The Republicans are likely to have a much larger field.

New Jersey Gov. Chris Christie said he won’t decide until next year. His outsized fundraising ability (and all the favors he can call in as head of the Republican Governors Association) enable him to hold off making it official. Former Florida Gov. Jeb Bush has hinted that he'll decide by the end of the year. Sen. Rand Paul has been stoking speculation with his public statements and social media posts jabbing at Clinton. 

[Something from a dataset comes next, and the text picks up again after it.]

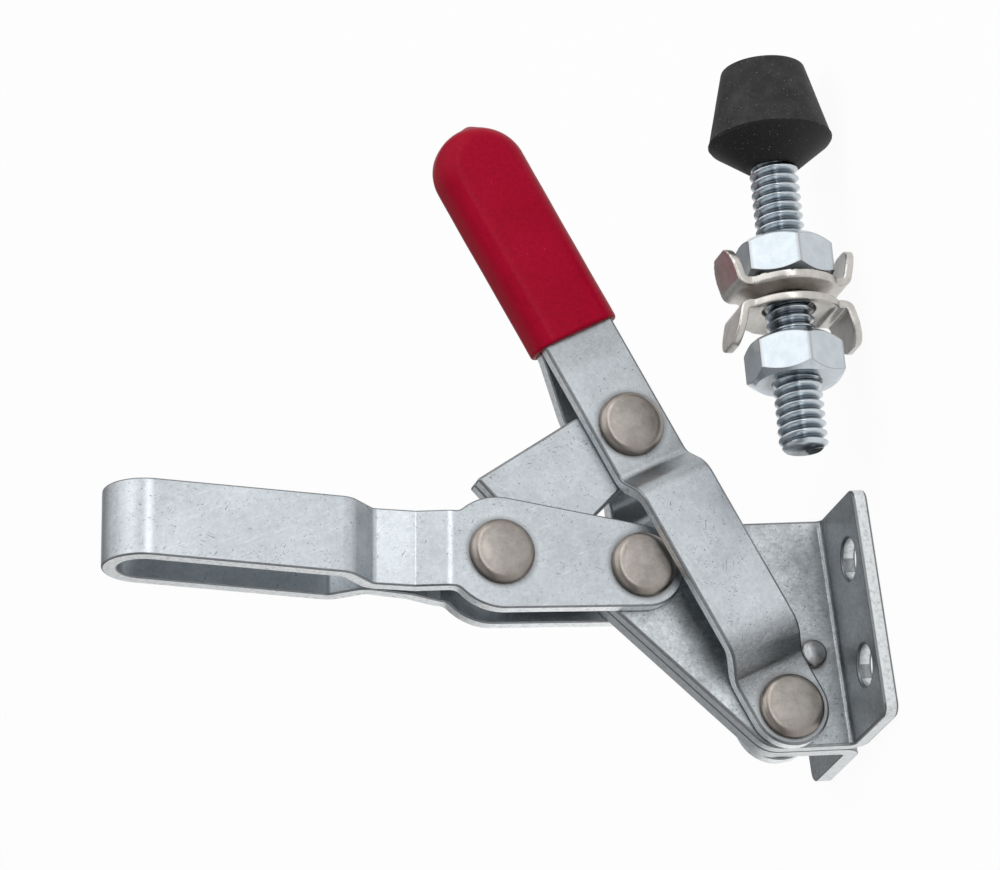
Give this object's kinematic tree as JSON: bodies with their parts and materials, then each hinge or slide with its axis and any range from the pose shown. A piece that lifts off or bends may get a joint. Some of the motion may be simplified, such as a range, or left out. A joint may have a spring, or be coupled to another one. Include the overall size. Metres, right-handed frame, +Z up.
{
  "type": "vertical handle toggle clamp",
  "caption": "Flanged-base vertical handle toggle clamp, open, with slotted U-bar arm, red dipped grip and a separate rubber-tipped threaded spindle.",
  "frame": {"origin": "centre of the base's bolt pattern, on the mounting face", "axes": "+Z up from the mounting face, +X forward to the clamping side, +Y to the left"},
  "size_m": [0.0851, 0.043, 0.0959],
  "materials": {
    "zinc_sheet": "zinc plated sheet, satin",
    "rivet_nickel": "satin nickel",
    "stop_steel": "dark zinc",
    "grip_vinyl": "satin dipped vinyl",
    "tip_rubber": "matt moulded rubber",
    "fastener_zinc": "bright blue zinc",
    "washer_nickel": "bright nickel"
  },
  "bodies": {
    "base": {"base_plate_left": "zinc_sheet", "base_plate_right": "zinc_sheet", "handle_pivot_rivet": "rivet_nickel", "stop_rivet": "stop_steel", "spindle_stud": "fastener_zinc", "spindle_tip": "tip_rubber", "flanged_washer_upper": "washer_nickel", "flanged_washer_lower": "washer_nickel"},
    "handle": {"handle_plate_left": "zinc_sheet", "handle_plate_right": "zinc_sheet", "grip": "grip_vinyl", "handle_link_rivet": "rivet_nickel"},
    "arm": {"arm": "zinc_sheet", "link_arm_rivet": "rivet_nickel", "arm_pivot_rivet": "rivet_nickel"},
    "link": {"link_plate_left": "zinc_sheet", "link_plate_right": "zinc_sheet"},
    "upper_nut": {"spindle_nut_upper": "fastener_zinc"},
    "lower_nut": {"spindle_nut_lower": "fastener_zinc"}
  },
  "joints": [
    {"name": "handle_pivot", "type": "hinge", "parent": "base", "child": "handle", "pos_m": [0.01025, 0, 0.01025], "axis": [0, 1, 0], "range_deg": [0, 67.5]},
    {"name": "link_pivot", "type": "hinge", "parent": "handle", "child": "link", "pos_m": [-0.02799, 0, 0.02612], "axis": [0, 1, 0], "range_deg": [0, 74.44]},
    {"name": "arm_pivot", "type": "hinge", "parent": "link", "child": "arm", "pos_m": [-0.01158, 0, 0.04545], "axis": [0, 1, 0], "range_deg": [-42.13, 0]},
    {"name": "upper_nut_travel", "type": "slide", "parent": "base", "child": "upper_nut", "axis": [0.9992, 0, 0.0396], "range_m": [-0.01, 0.0002]},
    {"name": "lower_nut_travel", "type": "slide", "parent": "base", "child": "lower_nut", "axis": [0.9992, 0, 0.0396], "range_m": [-0.003, 0.0085]}
  ],
  "couplings": [
    {"joint": "link_pivot", "follows": "handle_pivot", "ratio": 1.1026},
    {"joint": "arm_pivot", "follows": "handle_pivot", "ratio": -0.6238}
  ]
}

There could also be some repeat candidates who, like Clinton, have high name recognition, established staffs and the ability to quickly activate fundraising networks. Former Pennsylvania Sen. Rick Santorum, beloved by tea partiers, could make another try. Texas Gov. Rick Perry is thought to be considering a second run (if he can beat the abuse-of-power charges against him) and so could former Arkansas Gov. Mike Huckabee. 

Governors have tended to be more successful than senators as presidential candidates -- as Gov. Christie likes to point out -- and with so many Republican governors, the party could offer a strong field. 

Republican Ohio Gov. John Kasich and Louisiana Gov. Bobby Jindal are considering bids. Unlike Wisconsin Gov. Scott Walker, who could also make a run for the White House, Kasich hasn't received much national press while in office. And Jindal is mostly known for the State of the Union response in 2009 that was panned as awkward and painful to watch.

Texas Sen. Ted Cruz, a tea party favorite, has been in office only two years (like Obama). Starting early could allow him to build up a national infrastructure. His allies are reportedly checking out office space in Houston. Florida Sen. Marco Rubio might want an exploratory committee to fund research and polling in order to test his viability.

Getting in early can mean getting burned. When there are fewer candidates in the race, the scrutiny can be unrelenting -- at a point when low-profile candidates don't have much experience with the national media. Herman Cain ran in 2012 on his experience in business. He hadn't been closely covered before, and reporters discovered he had been accused twice of sexual harassment.

For early starters, there's also the chance that your stock may rise very quickly, only to fall. Former Minnesota Gov. Tim Pawlenty got attention when he announced for 2012, but the media shifted to other candidates and he found it difficult to raise money. If he had stayed in the race, might he have bested Mitt Romney for the nomination? It's possible: GOP primary voters cycled through several favorites, from Santorum to Perry to Newt Gingrich, before settling, not very enthusiastically, on Romney. But it's hard to keep the money coming in if you don't win some early contests or lead in any polls.

That's pretty much what happened to Tom Vilsack eight years ago. He never climbed above 1 percent support and ended his campaign in February.

But Clinton is playing a different game. If she starts this campaign exactly eight years after the first, the world only has to wait until Jan. 20 -- only 74 days away.